Around the time of the festival, expect prices to be inflated in comparison to what they may usually be like.
Alternatively, it could be possible to get a bullet train ticket to Shin-Hakodate-Hokuto, disembark and then hop on the Hokuto express train to get to the station in Sapporo.
Other options may include getting an overnight ferry from various ferry ports on the mainland, although this very much depends on the weather at this time of year, so it is best to check in advance whether the services are running.
The two central sites Odori Park and Susukino, are very much in the city centre, so all you need to do is get transport to there, or ideally book somewhere within walking distance of the city centre.
Shuttle to Tsudome
A shuttle bus to the other (Tsudome) site will frequently run (approximately every 10 minutes or so); a one-way ticket will cost you around 100 yen.
Subway to Tsudome
Alternatively, you can make your way there by subway and walk from Sakaemachi Station which will take around 15 minutes.
Sapporo Snow Festival History
From Odori Park
The Sapporo Snow Festival all began in Odori Park in 1950. The tradition was started by a group of local high school students; at first, there were only six crudely made snow statues, but over time the movement began to build momentum.
In 1955 the Self Defense force got involved and joined in to make perhaps the first large-scale snow statue that the festival would later become most famous for.
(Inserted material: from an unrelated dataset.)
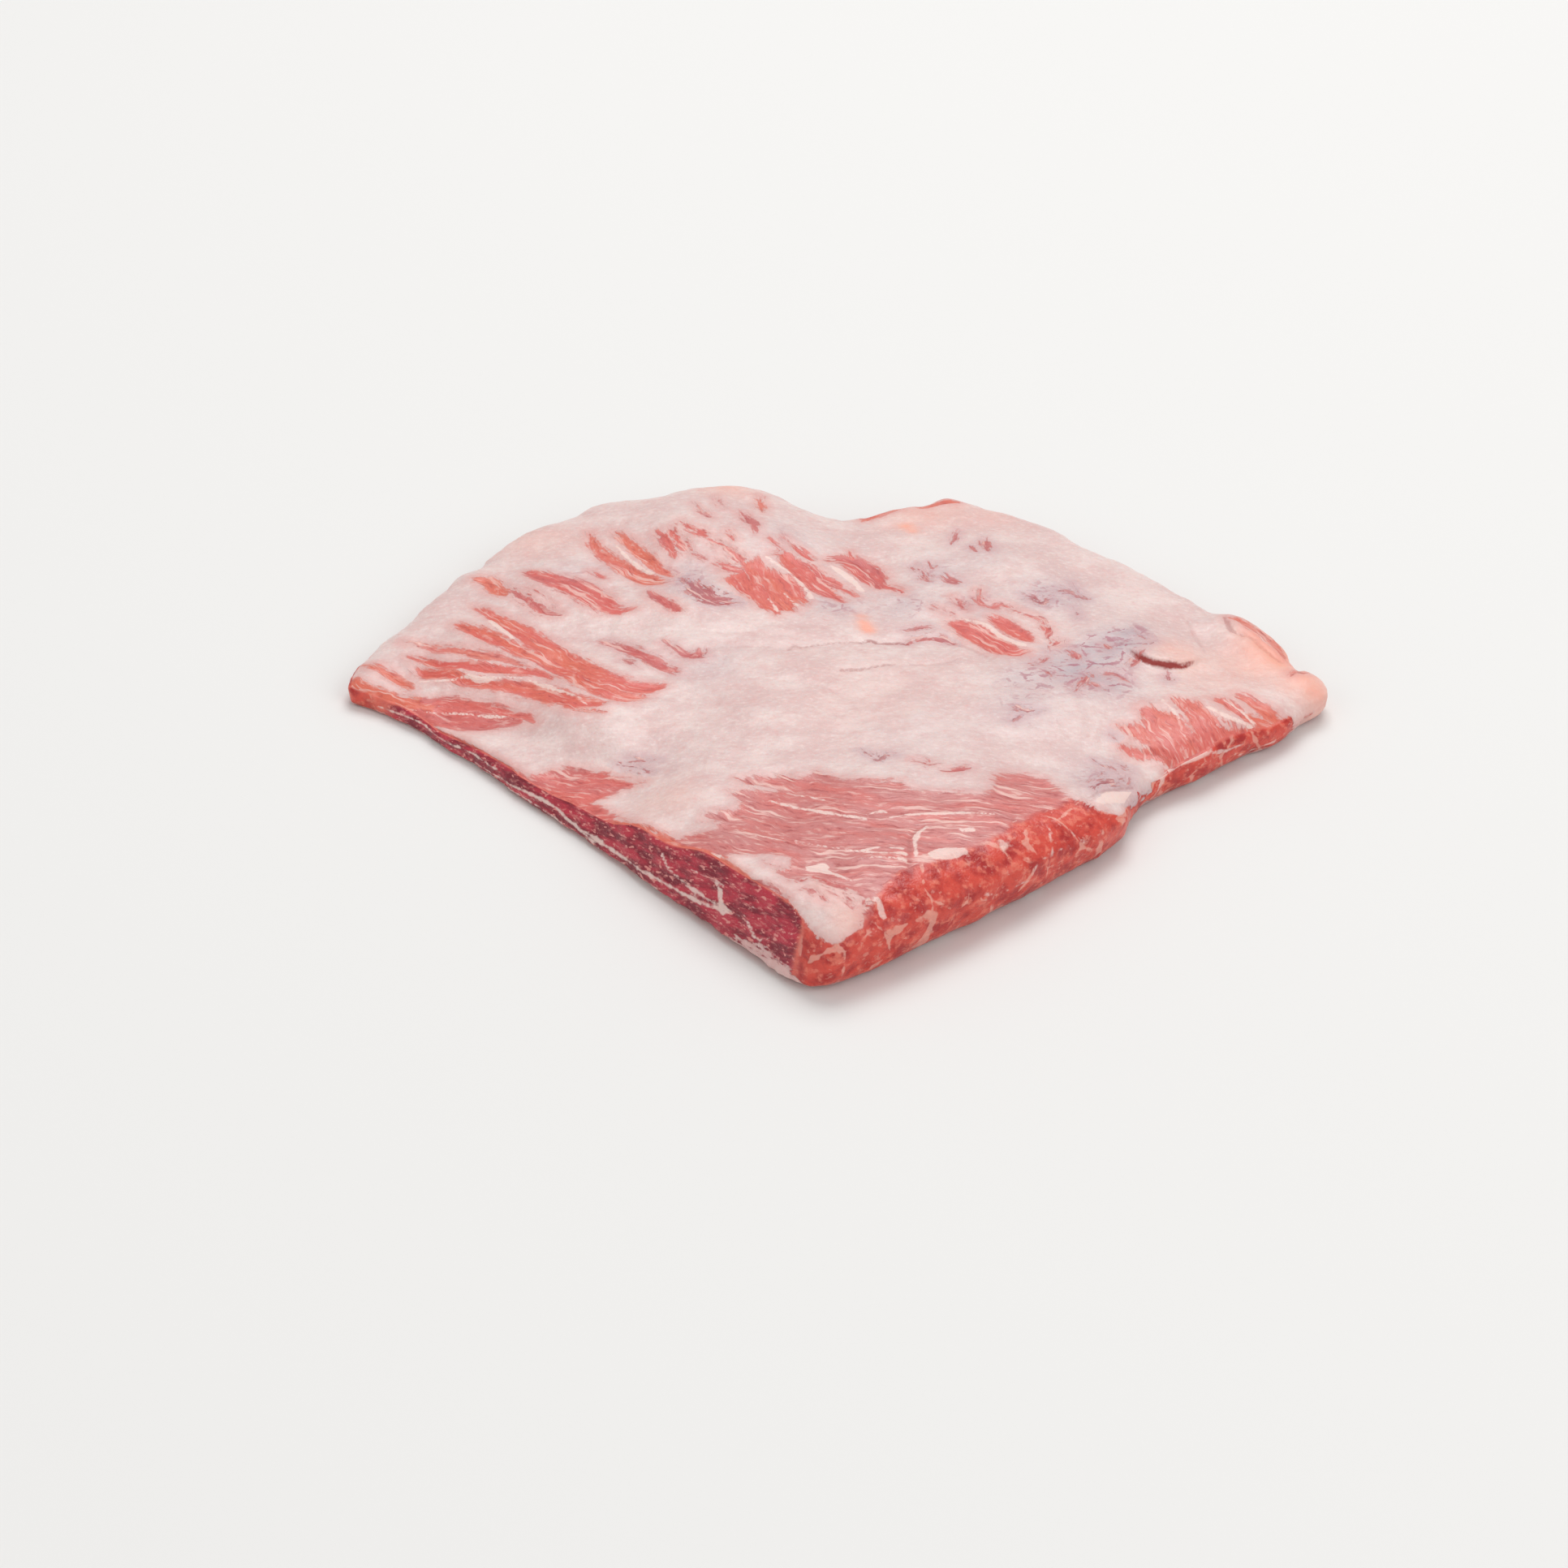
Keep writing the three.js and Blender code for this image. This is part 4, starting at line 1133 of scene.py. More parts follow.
    def relief(
        self, place: np.ndarray, facing: np.ndarray, at: np.ndarray, fields: dict[str, np.ndarray]
    ) -> np.ndarray:
        """How far each point moves out along its normal.

        Args:
            place: Points, in millimetres.
            facing: Their normals. Not used.
            at: Their arc lengths. Not used.
            fields: All fields.

        Returns:
            One height for each point, in millimetres.
        """
        lean, vein = fields["lean"], fields["vein"]
        steep = fields["steep"]
        flat = 1 - steep
        muscle = smooth(lean, -0.4, 1.6)
        height = -self.sink * muscle * flat
        height += self.lip * bell(lean, -1.4, 0.9) * flat
        height += self.vein * smooth(vein, -0.7, 0.4)
        height -= fields["groove"] * flat
        for size, span, seed, calm in zip(self.swell, (7.0, 3.2), (1.0, 5.0), (0.6, 0.4)):
            height += size * lumps(place, span, seed) * (1 - calm * muscle) * flat
        for size, span, seed in zip(self.rough, (5.0, 2.4), (7.0, 9.0)):
            height += size * lumps(place, span, seed) * steep
        run = self.vertex_run(place, fields)
        bundles = lumps(np.column_stack([run[:, 0] / 5.0, run[:, 1], fields["track"] * 3.0]), 2.6, 2.0)
        height += self.ridge * bundles * muscle * flat
        height += self.lift(place)
        return height * (1 - fields["under"])

    def vertex_run(self, place: np.ndarray, fields: dict[str, np.ndarray]) -> np.ndarray:
        """Where each point is along and across the fibres of its window.

        Args:
            place: Points, in millimetres.
            fields: All fields.

        Returns:
            Rows of two numbers, in millimetres.
        """
        run = np.zeros((len(place), 2))
        for number, track in enumerate(self.tracks()):
            ours = (fields["track"] == number) & (fields["lean"] > -2.0)
            if ours.any():
                run[ours] = track.run(place[ours, :2])
        return run

    def lift(self, place: np.ndarray) -> np.ndarray:
        """Height that the lifted scale adds behind its lip, and loses in front of it.

        Args:
            place: Points, in millimetres.

        Returns:
            One height for each point, in millimetres.
        """
        scale = self.scale
        points = place[:, :2]
        near = scale.lip.reach(points)
        inside, _, across = scale.lip.measure(points[near])
        away = np.maximum(0.0, 0.5 - inside) * np.sign(across)
        behind = smooth(away, -0.4, scale.back) * bell(np.maximum(away - scale.back, 0.0), 0.0, scale.fade)
        height = np.zeros(len(points))
        height[near] = scale.rise * behind - scale.crevice * bell(away, -scale.gap, scale.width)
        return height

    def fibres(
        self,
        mesh: bpy.types.Mesh,
        foot: Foot,
        place: np.ndarray,
        wrap: np.ndarray,
        fields: dict[str, np.ndarray],
    ) -> None:
        """Stores where each face corner is along and across the fibres.

        All corners of a face follow the window of its first one. A third number, the same all over a
        window, sets its noise apart from the others'.

        Args:
            mesh: The fine mesh.
            foot: The foot loop.
            place: Its points, in millimetres.
            wrap: Their places along the foot loop and up from it, for the sides.
            fields: All fields.
        """
        corner = np.empty(len(mesh.loops), np.int32)
        mesh.loops.foreach_get("vertex_index", corner)
        starts = np.empty(len(mesh.polygons), np.int32)
        mesh.polygons.foreach_get("loop_start", starts)
        sizes = np.empty(len(mesh.polygons), np.int32)
        mesh.polygons.foreach_get("loop_total", sizes)
        face = np.repeat(np.arange(len(starts)), sizes)
        lead = corner[starts]
        steep = np.clip(fields["cut"] + fields["side"], 0.0, 1.0)
        run = np.zeros((len(corner), 3))
        track_of = fields["track"][lead][face]
        for number, track in enumerate(self.tracks()):
            ours = track_of == number
            if ours.any():
                run[ours, :2] = track.run(place[corner[ours], :2])
                run[ours, 2] = 11.0 * number
        on_side = (steep[lead] > 0.5)[face]
        s, first = wrap[corner, 0], wrap[lead, 0][face]
        wraps = on_side & (np.abs(s - first) > foot.length / 2)
        s = np.where(wraps, s + np.sign(first - s) * foot.length, s)
        run[on_side] = np.column_stack([s, wrap[corner, 1], np.zeros_like(s)])[on_side]
        below = (fields["under"][lead] > 0.5)[face]
        run[below, :2] = place[corner[below], :2] @ UNDER_GRAIN
        run[below, 2] = 500.0
        stored = mesh.attributes.new(Attribute.FIBRE.value, "FLOAT_VECTOR", "CORNER")
        stored.data.foreach_set("vector", run.astype(np.float32).ravel())

    def store(self, mesh: bpy.types.Mesh, fields: dict[str, np.ndarray]) -> None:
        """Stores the fields on the mesh's points, three to an attribute.

        Args:
            mesh: The fine mesh.
            fields: All fields.
        """
        for name, keys in FIELDS.items():
            rows = np.column_stack([np.clip(fields[key], -FAR, FAR) for key in keys])
            stored = mesh.attributes.new(name.value, "FLOAT_VECTOR", "POINT")
            stored.data.foreach_set("vector", rows.astype(np.float32).ravel())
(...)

By 1959, the national media was reporting on and covering the event, and some 2,500 people were participating in the event to build snow sculptures.
The second site of the festival was officially opened in 1965, and the festival gained international interest when the Winter Olympics Games were hosted in the area in 1972.
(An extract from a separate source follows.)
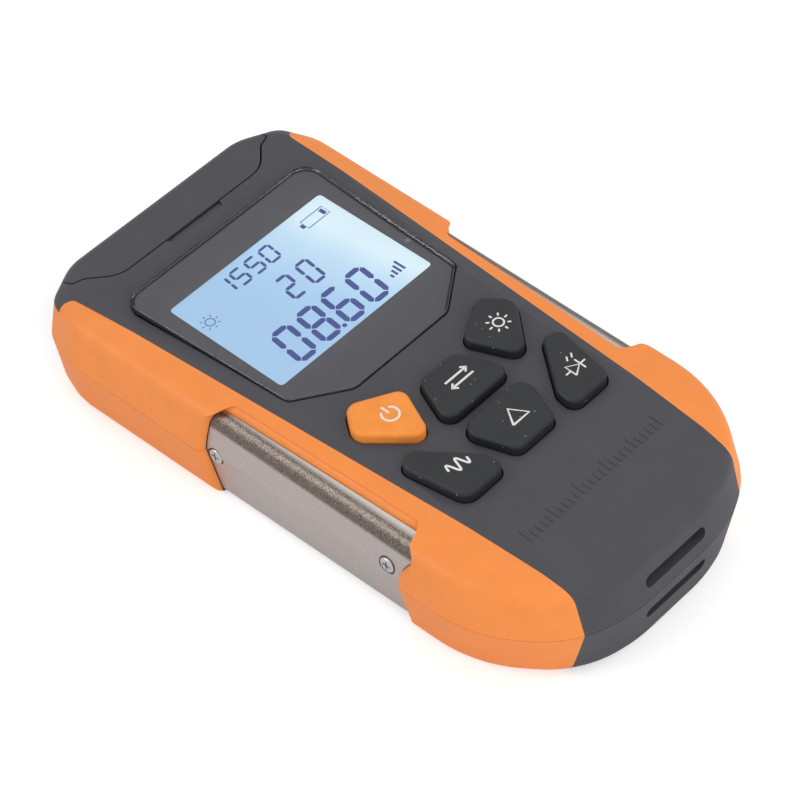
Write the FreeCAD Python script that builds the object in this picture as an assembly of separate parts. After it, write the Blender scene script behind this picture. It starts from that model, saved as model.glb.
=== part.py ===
import FreeCAD, Part
import math
import os
from FreeCAD import Vector

# Handheld optical power meter, lying on its back. Millimetres.
# +X is to the right of the keypad, +Y towards the fibre port, +Z out of the face.
# The origin is the centre of the outline, on the plane of the back.

# ---------------------------------------------------------------- driving sizes
# Housing
split_z = 15.5            # height of the parting line between the two shells
face_top = 29.4           # highest point of the crowned face
crown_radius = 1000.0     # the face is an arc along Y
crown_y = -2.0            # where that arc is highest
front_draft = 0.20        # the front walls lean in by this much per millimetre
shoulder_z = 26.6         # height at which the rounded wall runs into the shoulder
shoulder_lean = 72.0      # angle of the shoulder from the vertical where it starts
edge_round = 3.6          # radius between the walls and the shoulder
back_round = 4.5          # radius round the edge of the back
seam_gap = 0.12           # hairline left between the two halves
shell_wall = 2.0          # wall of both shells
grip_skin = 1.8           # the soft side grips are this thick
ceiling_z = 25.8          # inside of the face
floor_z = 2.0             # inside of the back

# Right half of the outline at the parting line: x, y, corner radius
half_outline_end = [(11.0, -76.4, 36.0), (26.2, -73.4, 26.0)]
half_outline = [(39.0, -55.4, 34.0), (40.2, 61.0, 18.0), (36.5, 71.0, 8.0), (26.0, 76.4, 14.0)]

# Right half of the outline of the back before its edge is rounded, corner for corner
half_foot_end = [(10.2, -74.2, 34.0), (23.2, -71.0, 24.0)]
half_foot = [(36.2, -53.2, 32.0), (38.5, 60.6, 18.0), (35.2, 70.4, 8.0), (25.2, 75.2, 14.0)]

# Right half of the outline that the shoulders run up to, corner for corner, and its height
apex_z = 30.5
half_apex_end = [(6.0, -62.0, 4.0), (13.2, -60.4, 4.0)]
half_apex = [(16.3, -54.0, 3.0), (27.8, 61.0, 3.0), (25.5, 65.0, 2.0), (20.0, 67.0, 4.0)]

# The dark deck of the face ends at a straight line on each side
deck_half = 28.9          # half width of the deck at y = 0
deck_taper = 0.066        # it widens by this much per millimetre towards the port
deck_end = 66.0           # past this the grip leaves the deck and goes round the corner
corner_rim_z = 24.6       # top of the grip where it goes round the corner

# Metal side plates
plate_sink = 2.0          # the plate lies this far inside the wall line
plate_drop = 1.4          # and this far below the shoulder
plate_sheet = 1.2
plate_top_half = 32.75    # half width at its top edge, at y = 0
plate_top_taper = 0.035
plate_gap = 0.15
plate_foot = 1.1          # the plate ends at this height, on the rounded edge of the back
lip_round = 1.9           # the grip's edge rolls down to the plate with this radius
lip_end = 62.0            # the roll ends at this angle and runs on straight
lip_steps = 5
lip_root = 12.0           # the opening runs straight inwards by this much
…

The International Snow Sculpture Contest first kicked off in 1974, with the number of participating countries increasing over the years.
The ice sculptures and illuminations are aspects that were later incorporated into the festival around 1983.
The third site of the festival Tsudome was added much later in 2009.
The festival, on the whole, has really gone from strength to strength, growing in size and popularity since its early days.